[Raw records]
☆ ☆ ☆ ☆ ☆

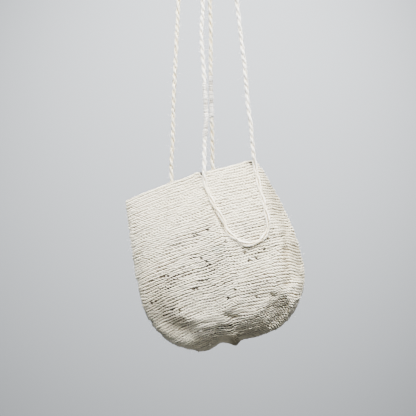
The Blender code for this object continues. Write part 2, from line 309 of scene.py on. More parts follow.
def spun_yarn(name, ply_length, stops, plies=2):
    """Hand-spun plant fibre, undyed and matt: plies that wind round the yarn, short
    fibres along them, and a tone that goes browner deep between the stitches as painted shade."""
    made, tree, shader = new_material(name, YARN_ROUGHNESS, YARN_SHEEN, YARN_SPECULAR)
    uv = add(tree, "UVMap", {"uv_map": "along_yarn"})
    split = add(tree, "SeparateXYZ", links={0: uv.outputs["UV"]})
    along = add(tree, "Math", {"operation": "MULTIPLY"}, {1: 1 / ply_length},
                {0: split.outputs["X"]})
    wound_round = add(tree, "Math", {"operation": "MULTIPLY_ADD"}, {1: float(plies)},
                      {0: split.outputs["Y"], 2: along.outputs[0]})
    turn = add(tree, "Math", {"operation": "MULTIPLY"}, {1: TURN}, {0: wound_round.outputs[0]})
    groove = add(tree, "Math", {"operation": "COSINE"}, None, {0: turn.outputs[0]})
    place = add(tree, "TexCoord").outputs["Object"]
    fibres = add(tree, "TexNoise", None, FIBRES, {"Vector": place})
    height = add(tree, "Math", {"operation": "MULTIPLY_ADD"}, {1: FIBRE_RELIEF},
                 {0: fibres.outputs["Fac"], 2: groove.outputs[0]})
    bump = add(tree, "Bump", None, RELIEF, {"Height": height.outputs[0]})
    tree.links.new(bump.outputs[0], shader.inputs["Normal"])

    # The tone attribute: painted shade in crevices and folds, with the yarn's own uneven tone
    tone = add(tree, "Attribute", {"attribute_name": "tone"})
    patches = add(tree, "TexNoise", None, PATCHES, {"Vector": place})
    swing = add(tree, "Math", {"operation": "MULTIPLY_ADD"},
                {1: PATCH_TONE, 2: -PATCH_TONE / 2}, {0: patches.outputs["Fac"]})
    shaded = add(tree, "Math", {"operation": "ADD", "use_clamp": True}, None,
                 {0: tone.outputs["Fac"], 1: swing.outputs[0]})
    colour = add(tree, "ValToRGB", None, None, {0: shaded.outputs[0]})
    band = colour.color_ramp.elements
    while len(band) < len(stops):
        band.new(0.5)
    for element, (at, code) in zip(band, stops):
        element.position = at
        element.color = linear(code)
    dye = add(tree, "Attribute", {"attribute_name": "dye"})
    tinted = add(tree, "Mix", {"data_type": "RGBA"}, {7: linear(DYE)},
                 {"Factor": dye.outputs["Fac"], 6: colour.outputs["Color"]})
    tree.links.new(tinted.outputs[2], shader.inputs["Base Color"])
    return made


# The wall, as in the solids, for whole arrays of places at once

def between(p0, p1, p2, p3, share):
    """A smooth curve through four values, from the second to the third."""
    slope1, slope2 = (p2 - p0) / 2, (p3 - p1) / 2
    s2, s3 = share * share, share ** 3
    return (p1 * (2 * s3 - 3 * s2 + 1) + slope1 * (s3 - 2 * s2 + share)
            + p2 * (3 * s2 - 2 * s3) + slope2 * (s3 - s2))


TABLE = np.array(SECTIONS, dtype=float)
LAST = len(SECTIONS) - 1


def section_at(row):
    """The section's seven sizes at row numbers, as one array for each size."""
    row = np.clip(row, 0, LAST)
    low = np.minimum(row.astype(int), LAST - 1)
    share = (row - low)[..., None]
    picks = [TABLE[np.clip(low + i, 0, LAST)] for i in (-1, 0, 1, 2)]
    return Section(*np.moveaxis(between(*picks, share), -1, 0))


DOWN_TABLE_ROWS = np.linspace(0, LAST, 1200)
DOWN_TABLE = section_at(DOWN_TABLE_ROWS).down


def row_at(down):
    return np.interp(down, DOWN_TABLE, DOWN_TABLE_ROWS)


def fold_depth(folds, right, down):
    depth = np.zeros(np.broadcast(right, down).shape)
    for fold in folds:
        across, below = fold.right1 - fold.right0, fold.down1 - fold.down0
        from0, below0 = right - fold.right0, down - fold.down0
        share = (from0 * across + below0 * below) / (across ** 2 + below ** 2)
        share = np.clip(share, 0, 1)
        apart = (from0 - across * share) ** 2 + (below0 - below * share) ** 2
        depth += fold.depth * np.exp(-apart / fold.width ** 2)
    return depth


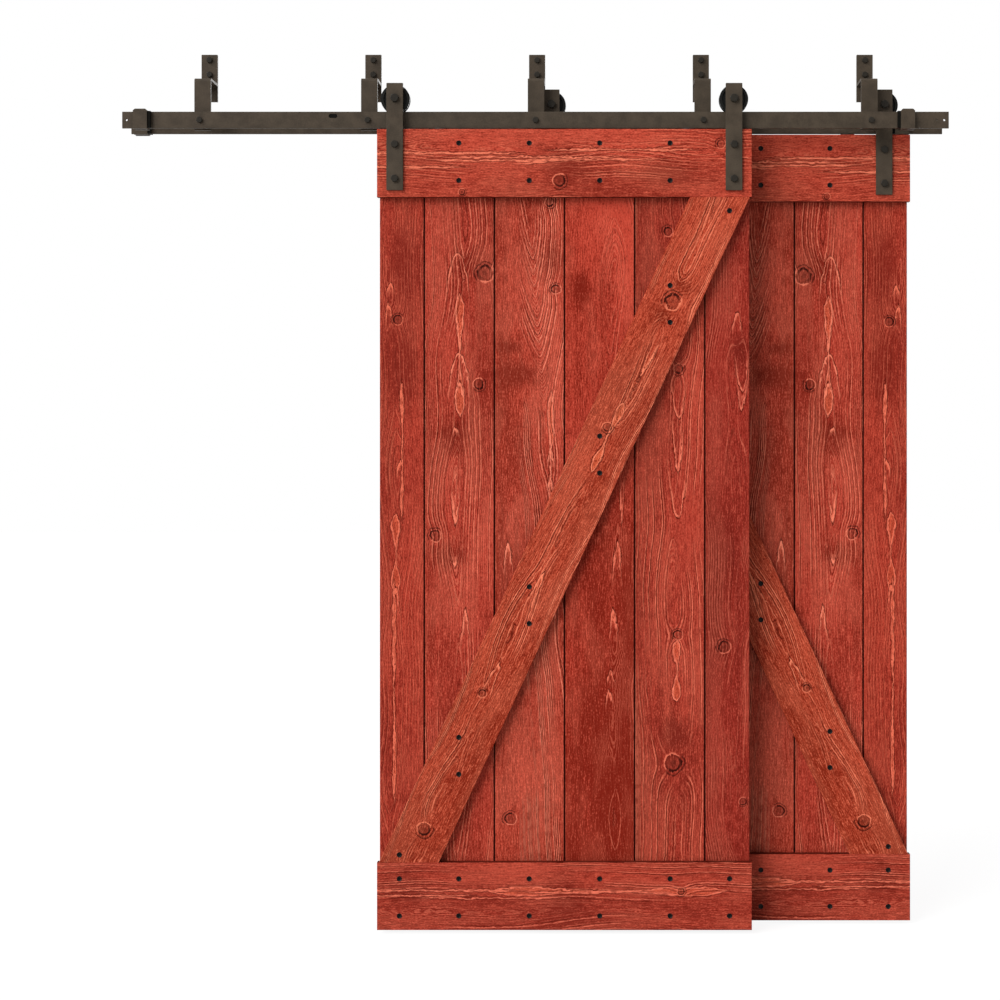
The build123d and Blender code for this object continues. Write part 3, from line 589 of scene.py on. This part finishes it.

☆ ☆ ☆ ☆ ☆

◆ TASK REQUIREMENTS
The lines above should be duplicated exactly.

◆ RESPONSE TO THIS TASK
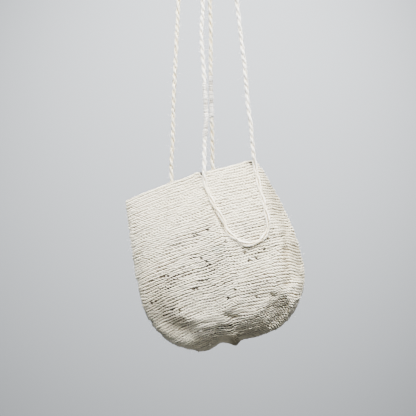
The Blender code for this object continues. Write part 2, from line 309 of scene.py on. More parts follow.
def spun_yarn(name, ply_length, stops, plies=2):
    """Hand-spun plant fibre, undyed and matt: plies that wind round the yarn, short
    fibres along them, and a tone that goes browner deep between the stitches as painted shade."""
    made, tree, shader = new_material(name, YARN_ROUGHNESS, YARN_SHEEN, YARN_SPECULAR)
    uv = add(tree, "UVMap", {"uv_map": "along_yarn"})
    split = add(tree, "SeparateXYZ", links={0: uv.outputs["UV"]})
    along = add(tree, "Math", {"operation": "MULTIPLY"}, {1: 1 / ply_length},
                {0: split.outputs["X"]})
    wound_round = add(tree, "Math", {"operation": "MULTIPLY_ADD"}, {1: float(plies)},
                      {0: split.outputs["Y"], 2: along.outputs[0]})
    turn = add(tree, "Math", {"operation": "MULTIPLY"}, {1: TURN}, {0: wound_round.outputs[0]})
    groove = add(tree, "Math", {"operation": "COSINE"}, None, {0: turn.outputs[0]})
    place = add(tree, "TexCoord").outputs["Object"]
    fibres = add(tree, "TexNoise", None, FIBRES, {"Vector": place})
    height = add(tree, "Math", {"operation": "MULTIPLY_ADD"}, {1: FIBRE_RELIEF},
                 {0: fibres.outputs["Fac"], 2: groove.outputs[0]})
    bump = add(tree, "Bump", None, RELIEF, {"Height": height.outputs[0]})
    tree.links.new(bump.outputs[0], shader.inputs["Normal"])

    # The tone attribute: painted shade in crevices and folds, with the yarn's own uneven tone
    tone = add(tree, "Attribute", {"attribute_name": "tone"})
    patches = add(tree, "TexNoise", None, PATCHES, {"Vector": place})
    swing = add(tree, "Math", {"operation": "MULTIPLY_ADD"},
                {1: PATCH_TONE, 2: -PATCH_TONE / 2}, {0: patches.outputs["Fac"]})
    shaded = add(tree, "Math", {"operation": "ADD", "use_clamp": True}, None,
                 {0: tone.outputs["Fac"], 1: swing.outputs[0]})
    colour = add(tree, "ValToRGB", None, None, {0: shaded.outputs[0]})
    band = colour.color_ramp.elements
    while len(band) < len(stops):
        band.new(0.5)
    for element, (at, code) in zip(band, stops):
        element.position = at
        element.color = linear(code)
    dye = add(tree, "Attribute", {"attribute_name": "dye"})
    tinted = add(tree, "Mix", {"data_type": "RGBA"}, {7: linear(DYE)},
                 {"Factor": dye.outputs["Fac"], 6: colour.outputs["Color"]})
    tree.links.new(tinted.outputs[2], shader.inputs["Base Color"])
    return made


# The wall, as in the solids, for whole arrays of places at once

def between(p0, p1, p2, p3, share):
    """A smooth curve through four values, from the second to the third."""
    slope1, slope2 = (p2 - p0) / 2, (p3 - p1) / 2
    s2, s3 = share * share, share ** 3
    return (p1 * (2 * s3 - 3 * s2 + 1) + slope1 * (s3 - 2 * s2 + share)
            + p2 * (3 * s2 - 2 * s3) + slope2 * (s3 - s2))


TABLE = np.array(SECTIONS, dtype=float)
LAST = len(SECTIONS) - 1


def section_at(row):
    """The section's seven sizes at row numbers, as one array for each size."""
    row = np.clip(row, 0, LAST)
    low = np.minimum(row.astype(int), LAST - 1)
    share = (row - low)[..., None]
    picks = [TABLE[np.clip(low + i, 0, LAST)] for i in (-1, 0, 1, 2)]
    return Section(*np.moveaxis(between(*picks, share), -1, 0))


DOWN_TABLE_ROWS = np.linspace(0, LAST, 1200)
DOWN_TABLE = section_at(DOWN_TABLE_ROWS).down


def row_at(down):
    return np.interp(down, DOWN_TABLE, DOWN_TABLE_ROWS)


def fold_depth(folds, right, down):
    depth = np.zeros(np.broadcast(right, down).shape)
    for fold in folds:
        across, below = fold.right1 - fold.right0, fold.down1 - fold.down0
        from0, below0 = right - fold.right0, down - fold.down0
        share = (from0 * across + below0 * below) / (across ** 2 + below ** 2)
        share = np.clip(share, 0, 1)
        apart = (from0 - across * share) ** 2 + (below0 - below * share) ** 2
        depth += fold.depth * np.exp(-apart / fold.width ** 2)
    return depth


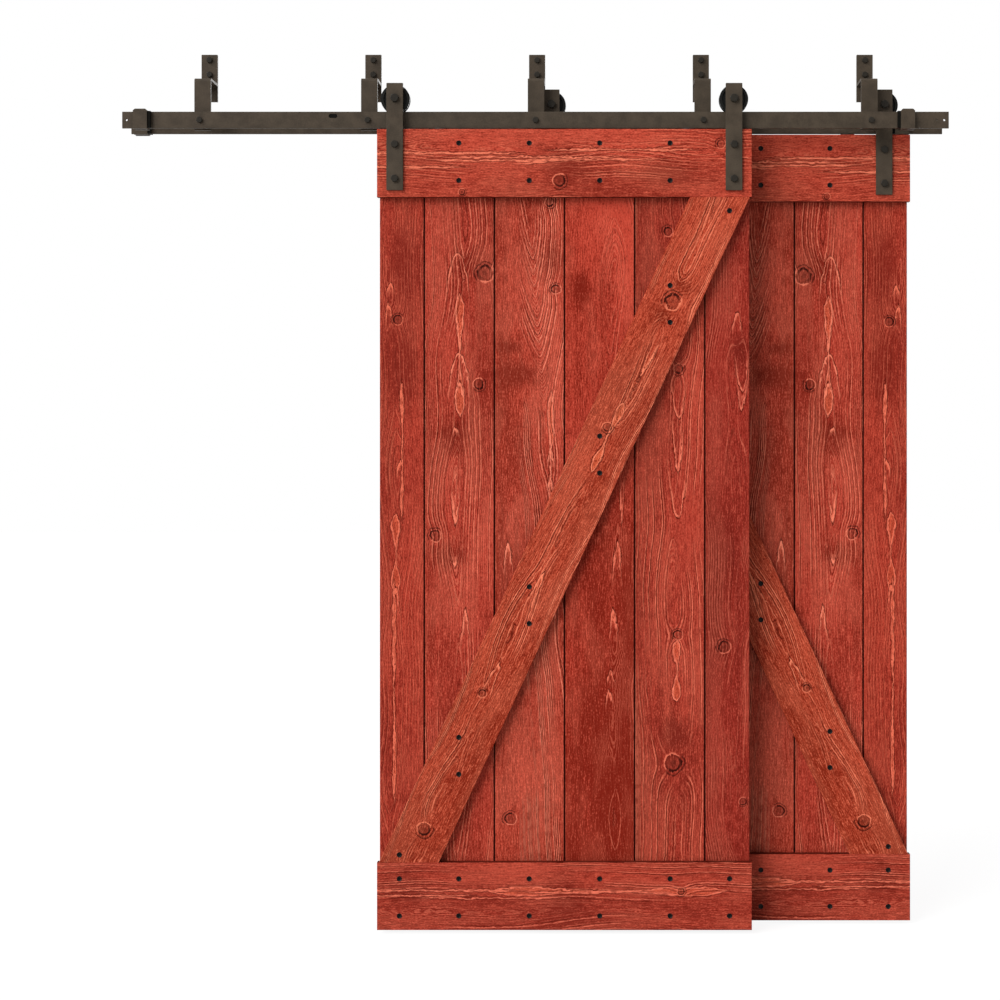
The build123d and Blender code for this object continues. Write part 3, from line 589 of scene.py on. This part finishes it.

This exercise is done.